SPD-Chefin Andrea Nahles nutzte die Feiern zu 100 Jahre Frauenwahlrecht in der vergangenen Woche für ein Versprechen. Ihre Partei wolle "mit einer Wahlrechtsreform jetzt erkämpfen", dass die Hälfte der Bevölkerung auch die Hälfte des Parlaments stelle, erklärte sie. Ähnlich äußerten sich Spitzenpolitikerinnen von Grünen und Linken. Aber auch Yvonne Magwas, die Vorsitzende der Gruppe der Frauen in der Unionsfraktion, forderte: "Die Steigerung des Frauenanteils muss bei der Wahlrechtsreform mitdiskutiert werden." Doch AfD, FDP und - zumindest bisher - die Mehrheit der Union lehnen gesetzliche Vorgaben zum Frauenanteil ab.

Ein Mann und eine Frau für jeden Wahlkreis - der Vorschlag aus der SPD stößt auf Kritik

Bundestagsvizepräsident Thomas Oppermann (SPD) hat trotzdem bereits ein Modell vorgeschlagen, mit dem der Bundestag kleiner und weiblicher werden würde. Oppermann plädiert dafür, die Zahl der direkt gewählten Abgeordneten von 299 auf 240 zu reduzieren. Die Zahl der Wahlkreise soll sogar von 299 auf 120 reduziert werden. Dafür sollen in jedem Wahlkreis künftig zwei Abgeordnete - eine Frau und ein Mann - gewählt werden. Bei denen, die gesetzliche Vorgaben zum Frauenanteil ablehnen, stieß Oppermann damit naturgemäß nicht auf Begeisterung. "Wählerinnen und Wählern vorschreiben zu wollen, welches Geschlecht ihre Abgeordneten haben müssen, wäre eine Beschränkung der freien Wahl", klagte etwa Stefan Ruppert (FDP) aus der Wahlrechtsarbeitsgruppe.

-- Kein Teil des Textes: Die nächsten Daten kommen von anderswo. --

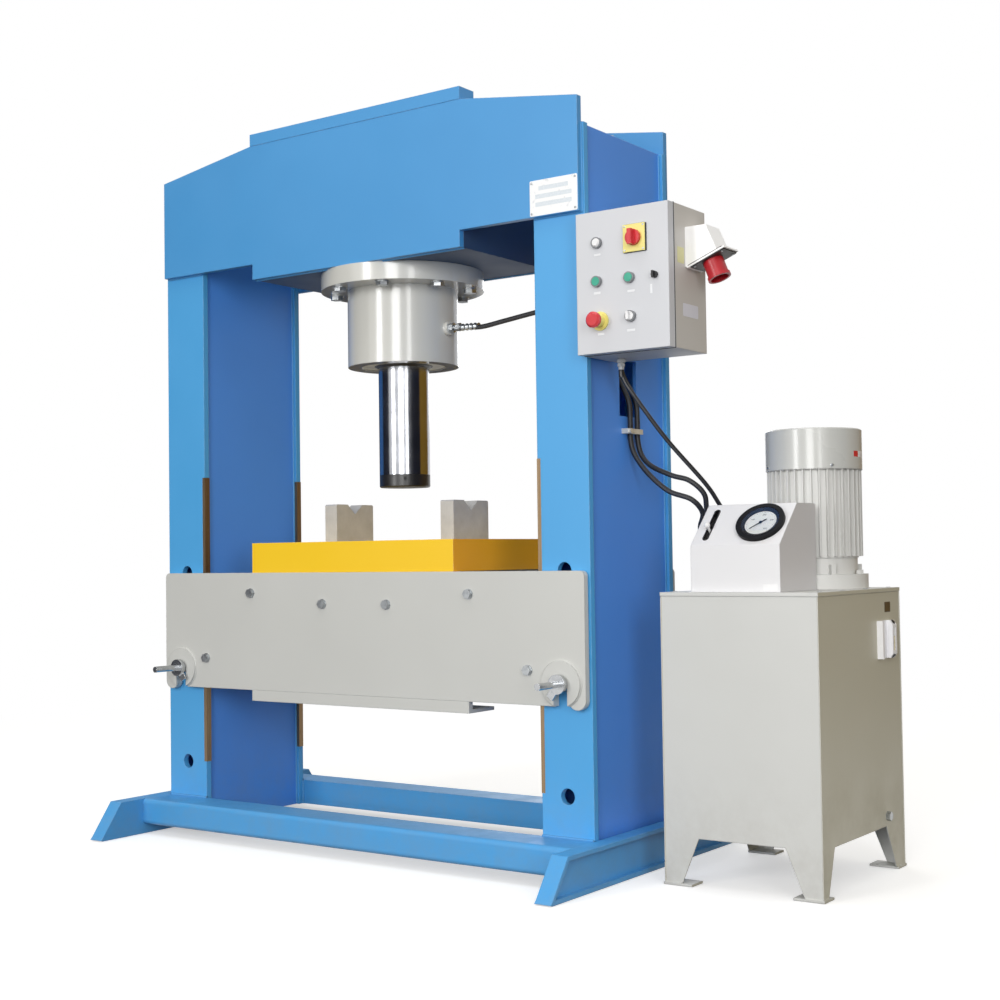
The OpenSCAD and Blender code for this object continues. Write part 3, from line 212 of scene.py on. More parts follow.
def plain_mesh(holder, name):
    """What an object's modifiers make, as a new plain mesh object at the origin; the holder is removed."""
    mesh = bpy.data.meshes.new_from_object(holder.evaluated_get(bpy.context.evaluated_depsgraph_get()))
    mesh.name = name
    bpy.data.objects.remove(holder)
    piece = bpy.data.objects.new(name, mesh)
    scene.collection.objects.link(piece)
    return piece


def grown(name, tree, points, edges=(), **sizes):
    """Runs a Geometry Nodes tree on a small mesh of points or lines, with its named inputs set."""
    seed = bpy.data.meshes.new(name + "_seed")
    seed.from_pydata([tuple(p) for p in points], edges, [])
    holder = bpy.data.objects.new(name + "_seed", seed)
    scene.collection.objects.link(holder)
    modifier = holder.modifiers.new("growth", "NODES")
    modifier.node_group = tree
    for item in tree.interface.items_tree:
        if item.item_type == "SOCKET" and item.in_out == "INPUT" and item.name in sizes:
            modifier[item.identifier] = sizes[item.name]
    return plain_mesh(holder, name)


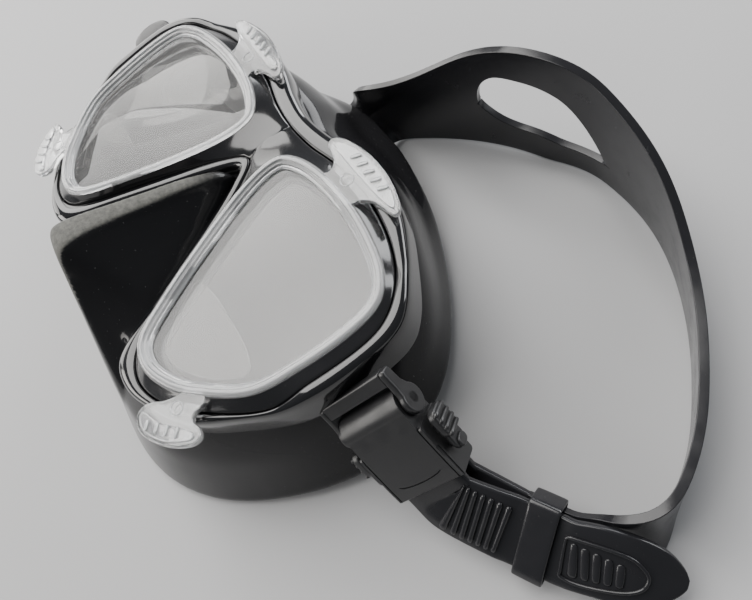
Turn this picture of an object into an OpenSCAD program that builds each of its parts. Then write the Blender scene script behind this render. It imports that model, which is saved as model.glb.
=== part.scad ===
// Two-window diving mask lying face up on its skirt, with its head strap looped beside it.
// +X is the wearer's left, +Y the forehead, +Z out through the lenses. The ground is z = 0.
// The origin is the centre of the face opening, on the mask's plane of symmetry.

/* [Windows] */
// Height of the retainers' front faces above the ground
rim_z = 48; // [46:1:52]
// Thickness of each glass
lens_t = 3; // [2.5:0.5:3]
// Width of a retainer's visible ring
ring_w = 4; // [3:0.5:4.5]
// Thickness of a bonded reading segment
segment_t = 1; // [0.8:0.1:1.1]

/* [Frame] */
// Depth of the frame cover's side wall
cover_depth = 11.5; // [9:0.5:12]
// Thickness of the inner frame
frame_t = 5; // [4:0.5:5]
// Gap between pieces that are assembled together
seam_gap = 0.15; // [0.1:0.05:0.3]

/* [Skirt] */
// Wall of the nose pocket
nose_wall = 2; // [1.5:0.5:3]
// How far the sealing flap's inner edge lies inside the outer edge, as a share of its size
flap_scale = 0.84; // [0.8:0.01:0.88]

/* [Strap] */
// Thickness of the silicone strap
strap_t = 2.4; // [2:0.1:2.4]
// Width of a strap end
strap_w = 19.5; // [18:0.5:19.5]

/* [Buckles] */
// Radius of a hinge pin
pin_r = 1.5; // [1.2:0.1:1.8]
// Running clearance between a hinge pin and its buckle
pin_clearance = 0.06; // [0.02:0.01:0.1]
// How far the mouth of a buckle lies from its hinge
buckle_length = 22.5; // [22:0.5:24]

/* [Hidden] */
$fn = 48;
samples = 4;           // points along an outline for each of its control points
skirt_samples = 3;     // the same around the skirt

// Heights
plate_z = rim_z - 8;               // top of the skirt's plate, under the inner frame
ledge_z = plate_z + 2.5;           // the glass stands on this ledge
glass_z = ledge_z + lens_t;        // front face of the glass
frame_top_z = plate_z + 0.2 + frame_t;
cover_top_z = rim_z - 3.5;

// Half outlines, from the forehead down to the nose or the lip, on the wearer's left
rim = [[9.8, 26], [14, 31.6], [25, 35.4], [41, 36.5], [56, 34.8], [66, 31.8], [72, 26.5],
    [74, 17], [73.5, 2], [70.3, -14], [59, -28], [50, -34.5], [41, -37], [33, -34],
    [26, -22.5], [17, -2.5], [10.8, 15]];
frame_half = [[0, 36.5], [12, 37.5], [24, 40], [40, 41], [56, 38.5], [68.5, 33], [75, 26.5],
    [77.7, 18], [77.3, 2], [75, -13], [63.5, -29], [54.5, -36.8], [44.5, -41], [35.5, -39],
    [29, -30.5], [22, -16], [14, 0.5], [7, 13], [0, 20.5]];
cover_half = [[0, 43], [12, 44.5], [24, 47.5], [38, 48.5], [50, 46.5], [62, 41], [74.5, 33.5],
    [80.5, 26], [82, 14], [81.3, 0], [78, -11], [70.5, -24], [63, -34.5], [53.5, -41], [43, -46],
    [33, -46], [27.5, -40], [22.5, -28], [14, -10], [6.5, 6], [0, 15.5]];
plate_half = [[0, 35.8], [18, 38.4], [38, 40.2], [62, 35.8], [75.5, 24], [77, 4],
    [73, -15], [58, -33.5], [40, -41.8], [0, -42]];
wall_half = [[0, 50], [17, 52], [38, 50], [65, 40.5], [80, 26], [84, 4],
    [79, -21], [62, -45], [40, -57], [0, -60]];
edge_half = [[0, 62], [18, 60.8], [40, 55], [66, 41.5], [84, 25], [91, 3],
    [84, -26], [66, -54], [40, -68.5], [0, -70]];
lip_z = [13, 12.5, 5, 4.6, 4.6, 4.6, 0, 0, 0, 0];     // underside of the skirt at the same points

// A reading segment: the foot of the glass below a nearly straight top edge
segment = [[24, -13], [28, -10.3], [40, -9.5], [56, -9.5], [62.3, -11.5], [63, -16.5],
    [57, -24.5], [49, -30.5], [41, -32.3], [34.5, -29.5], [28.5, -22]];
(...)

Oppermanns Vorschlag zeigt aber auch, wie schwierig es ist, eine Lösung zu finden. Denn mit seinem Modell würde zwar der Frauenanteil erhöht und der Bundestag verkleinert. Das führt aber zu Problemen an anderer Stelle. Es gäbe dann dauerhaft deutlich weniger direkt gewählte Abgeordnete als über Parteilisten gewählte Abgeordnete. Außerdem müssten alle Wahlkreise neu zugeschnitten werden, und sie würden alle mehr als doppelt so groß. Dabei gibt es bereits jetzt Bundestagswahlkreise, die mehr als 6000 Quadratkilometer groß sind - und damit mehr als doppelt so groß wie das Saarland.